First party data: data you own
First party data is your brand’s data. It has been directly collected by your company, describes your customers, users, and visitors, and is obtained during any number of interactions with your brand. You own it, and it has the fewest restrictions for use. It’s also the most relevant data you can get your hands on, because it tells you about your customers as individuals and how they interact with your brand, not the world at large.
Second party data: data that is exchanged between brands
Second party data belongs to another brand, but is shared with your brand in an exchange that both brands directly negotiate. For example, a luxury car company might share data with a luxury watchmaker and vice versa, because they both sell to affluent customers and would mutually benefit from audience expansion. For this to be legal, customers must have opted-in to this type of data sharing somewhere in the fine print.
Third party data
Third party data is the biggest and most diverse category. It generally refers to data aggregated and owned by an entity like a government, data company, or charity. These entities profit regularly from selling access to the data they collect and own. This is also the most restricted category based on privacy laws, commercial interests, and characteristics of the dataset.
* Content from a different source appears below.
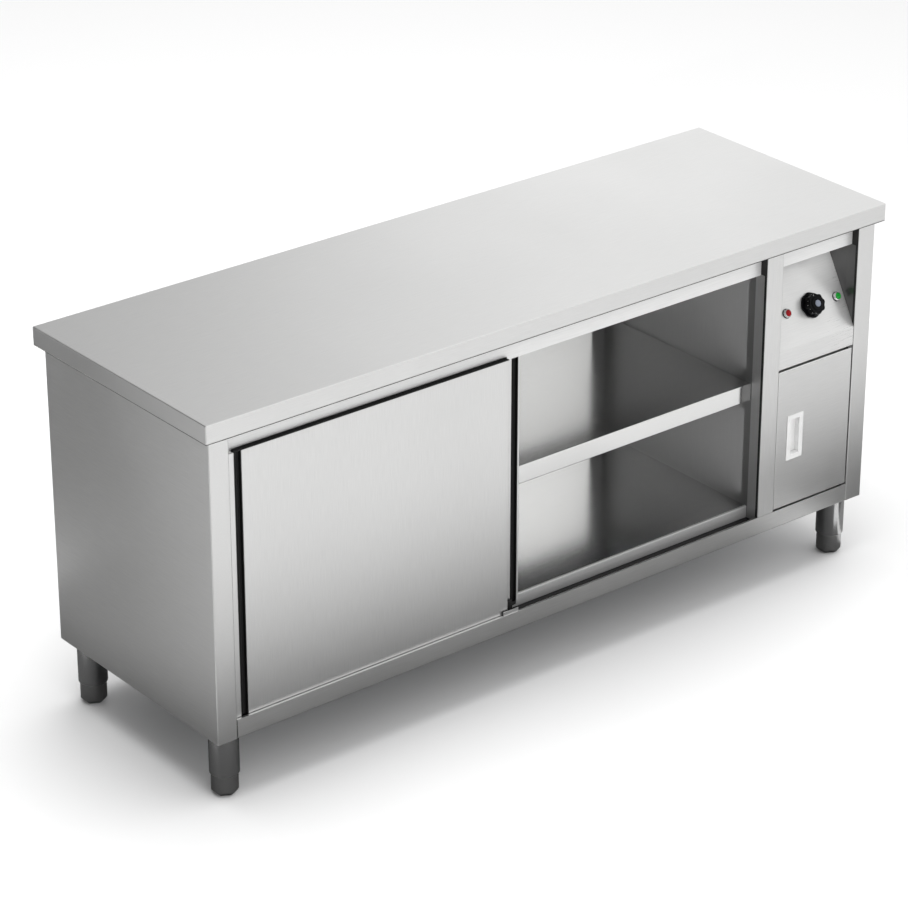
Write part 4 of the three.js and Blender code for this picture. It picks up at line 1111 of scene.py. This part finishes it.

The dark sides of 3rd party
It’s just so tempting. Pay money and get lists and information about your potential and existing customers. What could be the downside? Well, there are several.
Low quality data
The data that’s for sale by third parties is seldom as high quality as the data you can collect yourself. I recently looked up my own anonymous profile based on the browser I’m using to write this post.
According to this 3rd party data provider, there was data that said I’m single AND married; female AND male, and my net worth is ALL values between $25K and a million dollars. This means that if, for example, you’re using 3rd party data to target singles, you’ll be paying to reach me and a whole lot of other married people. Useful, huh?
Nonexclusive
If the data is for sale, your competitors are also buying and using it. There really isn’t much more to say other than: your competitive edge lies in your own first party data, not third party.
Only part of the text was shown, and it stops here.